Фантастика - это болото. Вода в нем зеленоватая и пахнет тиной, потому что нет ничего зараженней и тупиковей человеческих надежд и попыток предвидеть. Залезая в это болото все дальше, ты все больше запутываешься в гибком тростнике заданностей и жанровых обязательств, ибо фантастика - это самый консервативный жанр во всей литературе. Звездолеты, бластеры, демоны и роботы обступают тебя со всех сторон, словно рэкетиры, требующие своей доли. Редко кому удавалось отыскать тут полуосвещенный новый путь, ибо всякий идет здесь проторенной и накатанной дорожкой, замощенной еще Верном, Уэллсом, Азимовым и Брэдбери, а после - еще сотней добрых и плодовитых писак, расхватавших все сюжеты, плохие и хорошие, а тебе оставивших только маленький пакетик с надписью: "Положительный герой. Вскрывать осторожно!" Опытный кукловод, фантастика, удостоверясь, что все идет как надо, мигом прикрепляет к твоей спине, ногам, рукам, голове тоненькие крепенькие ниточки, и чуть что не по ней, начинает помыкать и манипулировать тобой, дергая в раз и навсегда установленную сторону. Редко кто сумел избавиться от этих нейлоновых паутинок. Чаще, плодя роман за романом, писатель думает о себе, а не о других. И это страшно, ибо он обрекает миллионы глаз на бездумное пробегание строчек вместо того, чтобы заставлять человека проникать в необъятные и прекрасные тайны света. Джинн массовости завладел литературой, и время бросать в него камни. Но по правилам первым камень бросает тот, на ком нет греха подчинения тлетворному его владычеству. Поэтому никто не мечет булыжники в жирную тушу массовой литературы, от которой плодятся и плодятся термиты-литераторы, спешащие тотчас же попользовать свою матку сладким молочком из романов на потребу и дешевых клише. Этим термиты подтачивают дом Литературы.

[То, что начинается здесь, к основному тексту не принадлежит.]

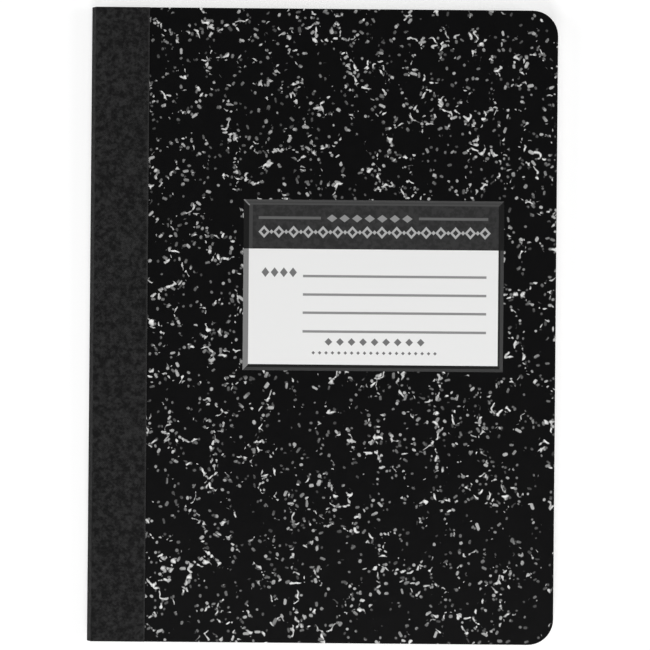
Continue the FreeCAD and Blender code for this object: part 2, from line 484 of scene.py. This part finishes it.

"Философия предвидения" боится и не любит грубых. Место и роль человека и его производных на том спортивно-смотровом пьедестале, каковым является Вселенная, на первенстве среди соревнующихся родов и видов, и есть область применения НФ. На Земле возможен только фантастический реализм.
Фантастический реализм мне милее реальной фантастики с ее плоскостопным видением мира. Косность фантастической фантастики в ее выдумках, ибо человек существо, по горло вкопанное в землю. Сползание же в фантастику с того трамплина, который зовем мы жизнью, пожалуй, единственное правдивое описание нашего существования. Весь фокус в том, что он размыт. Главный Факир пьян либо спит, а фокус, с игральными картами или же оптический, непонятен и искажен астигматизмом. С этого постулата и начинается "Гермес".
Ахаз Ховен. Квинтиллиан Лойола. Сикст Гольбах. Ириарте. Мариньяно. Рёдер. Вольдемар Пиль. Бакст. Сеймур Квинке. Леверт. Флаэрти. Густав Цвингли. Аугусто Лента. Трифон Малларме. Цезарь Кобленц. Штумпф.